Long and irregular working hours as well as crossing multiple time zones are common working conditions of flight crew . These conditions can cause travel fatigue, reduce sleep quality and quantity, and disrupt the circadian rhythm. The latter can lead to jet lag symptoms as well [1, 2]. All factors may contribute to increased fatigue. Prolonged fatigue has been shown to cause health problems, impaired performance capability and a disturbed work-private life balance . Furthermore, it has become clear that long term exposure to reduced sleep and circadian disruption can lead to cardiovascular diseases, gastrointestinal disorders, and cancer [4–6]. More recently, this exposure has also been related to body weight gain, metabolic syndrome, and diabetes [7–9].
Among flight crew, fatigue is experienced regularly . In a study conducted in New Zealand for instance, 64% of the participating pilots reported to be fatigued at least once a week due to their working hours . In comparison, in a Dutch cohort study of a general working population, the prevalence of fatigue due to work was found to be 22%. Another study among pilots showed that 75% of them acknowledged fatigue as a serious problem during their job. Further, 71% of them admit to have been dozed off at least once during a flight .
In recent years, more knowledge has become available about the influencing factors on disturbance of the circadian rhythm, and possible countermeasures of fatigue [12–14]. It has been shown that by correct timing of exposure to and avoidance of daylight, the most important biorhythm synchronizer (or zeitgeber) [2, 12, 13], jet lag symptoms can be reduced.
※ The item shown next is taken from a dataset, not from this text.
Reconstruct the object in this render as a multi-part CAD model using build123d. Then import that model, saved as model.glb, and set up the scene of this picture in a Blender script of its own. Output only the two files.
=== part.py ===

Additionally, an optimal timing and duration of sleep can reduce the disturbance of the biological clock and thereby, reduce fatigue [2, 13, 14]. Further, correct timing of certain types of physical activity can enhance sleep duration and quality . Moreover, the intake or avoidance of food may diminish jet lag symptoms during certain phases of the sleep/wake cycle, and caffeine can temporarily alleviate fatigue [3, 12–14]. Additionally, the specific macronutrient composition of meals has shown to be able to stimulate either alertness or relaxation [15, 16]. Based on these findings, several measures have been proposed to counter the negative effects of the aforementioned working conditions of flight crew.
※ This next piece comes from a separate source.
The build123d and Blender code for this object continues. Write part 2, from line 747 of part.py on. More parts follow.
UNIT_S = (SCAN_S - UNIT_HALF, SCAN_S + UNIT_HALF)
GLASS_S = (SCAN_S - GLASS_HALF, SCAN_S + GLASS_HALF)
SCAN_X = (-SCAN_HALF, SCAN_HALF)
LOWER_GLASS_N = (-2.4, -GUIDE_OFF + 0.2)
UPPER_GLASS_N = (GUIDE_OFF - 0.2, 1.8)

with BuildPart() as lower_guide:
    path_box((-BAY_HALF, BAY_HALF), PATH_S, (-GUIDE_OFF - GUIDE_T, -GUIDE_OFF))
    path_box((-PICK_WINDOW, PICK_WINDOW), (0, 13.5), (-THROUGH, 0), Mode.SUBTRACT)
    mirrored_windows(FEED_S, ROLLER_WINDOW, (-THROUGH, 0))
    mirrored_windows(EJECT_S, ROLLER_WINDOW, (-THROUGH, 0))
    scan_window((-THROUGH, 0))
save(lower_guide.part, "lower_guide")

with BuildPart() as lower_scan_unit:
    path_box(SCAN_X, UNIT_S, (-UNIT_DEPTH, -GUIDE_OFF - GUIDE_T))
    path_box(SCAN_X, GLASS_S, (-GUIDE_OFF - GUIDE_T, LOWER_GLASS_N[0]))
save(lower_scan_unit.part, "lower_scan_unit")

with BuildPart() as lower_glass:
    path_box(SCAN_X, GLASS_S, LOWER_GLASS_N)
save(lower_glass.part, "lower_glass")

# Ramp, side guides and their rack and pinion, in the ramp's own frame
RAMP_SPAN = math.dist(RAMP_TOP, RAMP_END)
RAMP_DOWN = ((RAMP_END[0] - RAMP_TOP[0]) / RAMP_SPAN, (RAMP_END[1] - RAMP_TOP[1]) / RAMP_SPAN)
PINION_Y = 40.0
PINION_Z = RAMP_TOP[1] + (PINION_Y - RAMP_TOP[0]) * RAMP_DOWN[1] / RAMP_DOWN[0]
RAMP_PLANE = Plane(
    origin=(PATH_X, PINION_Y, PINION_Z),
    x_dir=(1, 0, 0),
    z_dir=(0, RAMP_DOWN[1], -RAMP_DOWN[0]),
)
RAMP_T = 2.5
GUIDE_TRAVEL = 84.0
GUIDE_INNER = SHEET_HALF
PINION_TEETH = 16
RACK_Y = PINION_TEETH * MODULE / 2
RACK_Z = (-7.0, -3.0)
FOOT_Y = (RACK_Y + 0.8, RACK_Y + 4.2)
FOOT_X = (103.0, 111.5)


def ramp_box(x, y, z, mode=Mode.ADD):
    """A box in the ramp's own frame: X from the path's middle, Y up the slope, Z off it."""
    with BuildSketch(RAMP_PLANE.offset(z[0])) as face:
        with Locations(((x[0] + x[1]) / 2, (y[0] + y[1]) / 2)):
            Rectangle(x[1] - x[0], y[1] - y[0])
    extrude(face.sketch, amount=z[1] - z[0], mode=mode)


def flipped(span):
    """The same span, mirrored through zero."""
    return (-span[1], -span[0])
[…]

These general measures should be translated into practical advice to enhance implementation. For flight crew, the specific advice depends on several variables (e.g. flight direction, flight duration, and number of time zones crossed). This implies that the advice differs per destination and person (e.g. morning vs. evening types), and that the total number of different advices is high. Due to this complexity, translating the theoretical knowledge into training programs for flight crew has proven to be difficult [2, 17]. Airlines and authorities sometimes provide employees with fatigue-related information at the start of their job, but most often continued education is not assured. And although aircraft companies such as Boeing and Airbus developed training modules aiming to reduce fatigue, the effects of these programs have hardly been examined systematically [17, 18]. The few studies that did study the effects of such training programs, reported some effects [19, 20] but they combined their training programs with alterations in work schedules, so that it was impossible to address the measured fatigue reduction and performance improvement to the training program alone. Other studies did find improved knowledge, awareness , layover sleep, and in-flight alertness  after short term application of fatigue management advice in flight crew, but did not measure the long term effects.
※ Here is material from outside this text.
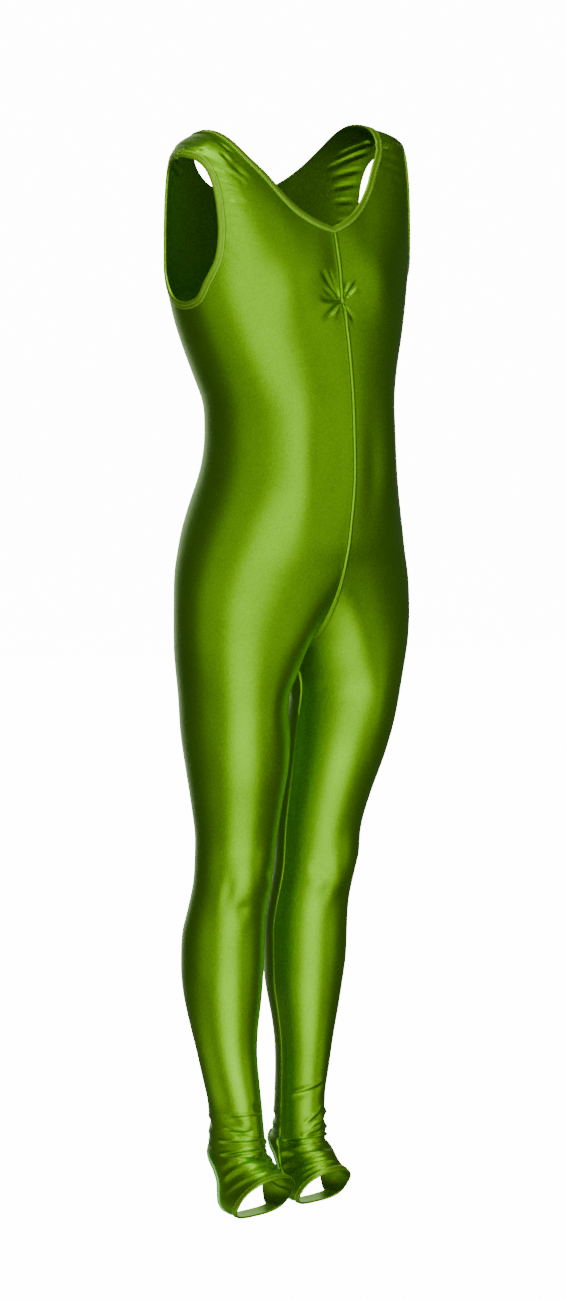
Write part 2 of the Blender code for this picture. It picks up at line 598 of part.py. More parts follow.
def main():
    for item in list(bpy.data.objects):
        bpy.data.objects.remove(item)
    satin = cloth("green_satin_knit", (0.17, 0.40, 0.01), 0.32)
    band = cloth("green_band", (0.15, 0.42, 0.03), 0.45)
    points, normals, faces, count, edges = whole_surface()
    surface = BVHTree.FromPolygons([Vector(p) for p in points], faces.tolist())
    mine = faces.min(axis=1) >= count
    for name, own in (("left_half", ~mine), ("right_half", mine)):
        solid_points, solid_faces = wall(points, normals, faces[own], -CLOTH, 0.0)
        side = 1 if name == "left_half" else -1
        solid_points[:, 0] = side * np.maximum(side * solid_points[:, 0], HALF_GAP)
        new_object(name, solid_points, solid_faces, satin)

    level = points.copy()
    level[np.abs(level[:, 0]) <= HALF_GAP * 1.01, 0] = 0.0
    neck = np.array(edges["neck"])
    ring = np.concatenate([neck, neck[1:-1][::-1] + count])
    add_band("neck_binding", "neck", level, normals, ring, surface, band)
    for side, shift in (("left", 0), ("right", count)):
        for name, kind in (("armhole_binding", "armhole"), ("heel_binding", "heel"), ("instep_hem", "hem")):
            add_band(f"{name}_{side}", kind, points, normals, np.array(edges[kind]) + shift, surface, band)
    tack(surface, band)


main()
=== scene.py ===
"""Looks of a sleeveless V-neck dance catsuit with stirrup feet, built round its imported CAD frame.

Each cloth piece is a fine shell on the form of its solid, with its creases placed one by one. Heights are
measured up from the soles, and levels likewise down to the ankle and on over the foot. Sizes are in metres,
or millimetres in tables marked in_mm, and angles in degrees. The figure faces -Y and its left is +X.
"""

import math
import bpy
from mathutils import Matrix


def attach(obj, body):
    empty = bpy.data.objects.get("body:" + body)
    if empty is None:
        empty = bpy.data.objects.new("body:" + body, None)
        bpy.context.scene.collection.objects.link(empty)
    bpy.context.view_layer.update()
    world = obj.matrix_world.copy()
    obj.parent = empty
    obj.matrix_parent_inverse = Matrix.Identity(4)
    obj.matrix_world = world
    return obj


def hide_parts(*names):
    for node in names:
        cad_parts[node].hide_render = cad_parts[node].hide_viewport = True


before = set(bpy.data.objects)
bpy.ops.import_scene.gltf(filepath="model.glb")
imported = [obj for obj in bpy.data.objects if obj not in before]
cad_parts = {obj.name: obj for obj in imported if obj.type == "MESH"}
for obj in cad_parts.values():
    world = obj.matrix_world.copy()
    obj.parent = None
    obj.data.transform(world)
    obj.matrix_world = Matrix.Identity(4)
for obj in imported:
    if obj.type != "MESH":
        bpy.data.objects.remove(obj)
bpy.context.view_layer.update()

from types import SimpleNamespace

import bpy
import numpy as np
from mathutils import Vector
from mathutils.bvhtree import BVHTree

MM_IN_METRE = 1000


def in_mm(names, *rows):
    """A table, its column names first. Millimetres turn to metres, and starred columns stay as they are. A
    string among the rows holds the values of the first columns for the rows under it."""
    names = names.split()
    table, group = [tuple(name.strip("*") for name in names)], []
    for row in rows:
        if isinstance(row, str):
            group = row.split()
            continue
        pairs = zip(names, (*group, *row))
        table.append(tuple(value if name[-1] == "*" else value / MM_IN_METRE for name, value in pairs))
    return table


# Driving sizes, as in the solids
SHOULDER_HEIGHT = 1.065
CHEST_LINE = 0.945
CROTCH_HEIGHT = 0.57
CROTCH_RISE = 0.1
CROTCH_CENTRE = 0.064
ANKLE_HEIGHT = 0.06
FOOT_PIVOT_Y = -0.052
CLOTH = 0.0011
ANKLE_FADE = 0.045
FAR = 9.0
HALF_GAP = 0.00015
BAND_GAP = 0.0002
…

Further, in the aforementioned studies, advice was mostly transferred through the use of paper or in the form of books or instruction materials. This kind of implementation has led to low compliance, which was shown in an article by Flower . Their advice cards program among British Airways pilots was received positively, but the compliance of 40% proved to be low. Therefore, it might be possible that the lack of compliance and outcomes in transferring fatigue-related knowledge to flight crew is (partly) due to the chosen medium. There might be a solution for this implementation problem because in more recent health behaviour literature, the large potential of the use of new media sources, such as computers and internet, has become clear [24, 25]. It has been stated that the use of web-based interventions is more effective in increasing health behaviour knowledge compared to non-web-based interventions . Further, to improve adherence, these interventions should be designed to allow individuals to tailor it to their own specific needs. This so called tailoring can significantly affect behaviour regarding safety, smoking, physical activity and dietary intake [24, 27, 28].
In summary, it can be stated that it is still largely unclear what the effects are of tailored advice regarding exposure to daylight, sleep, physical activity, and nutrition on fatigue of flight crew. Therefore, this paper describes the development of an intervention consisting of tailored advice for airline pilots, and the design of the randomised controlled trial evaluating the effect of the intervention on fatigue, health and sickness absence. The advices are evidence-based and aim to optimise the pilots’ behaviour with regard to:
Exposure to daylight (timing and duration)
Sleep (sleep behaviour and timing of sleep)
Nutrition (dietary behaviour and timing of dietary behaviour)
Physical activity (form and timing of physical activity)
It is hypothesized that an intervention consisting of easy obtainable tailored advice, will lead to a significant reduction of fatigue in airline pilots compared to a minimal intervention, based on standard fatigue related information available within the airline company.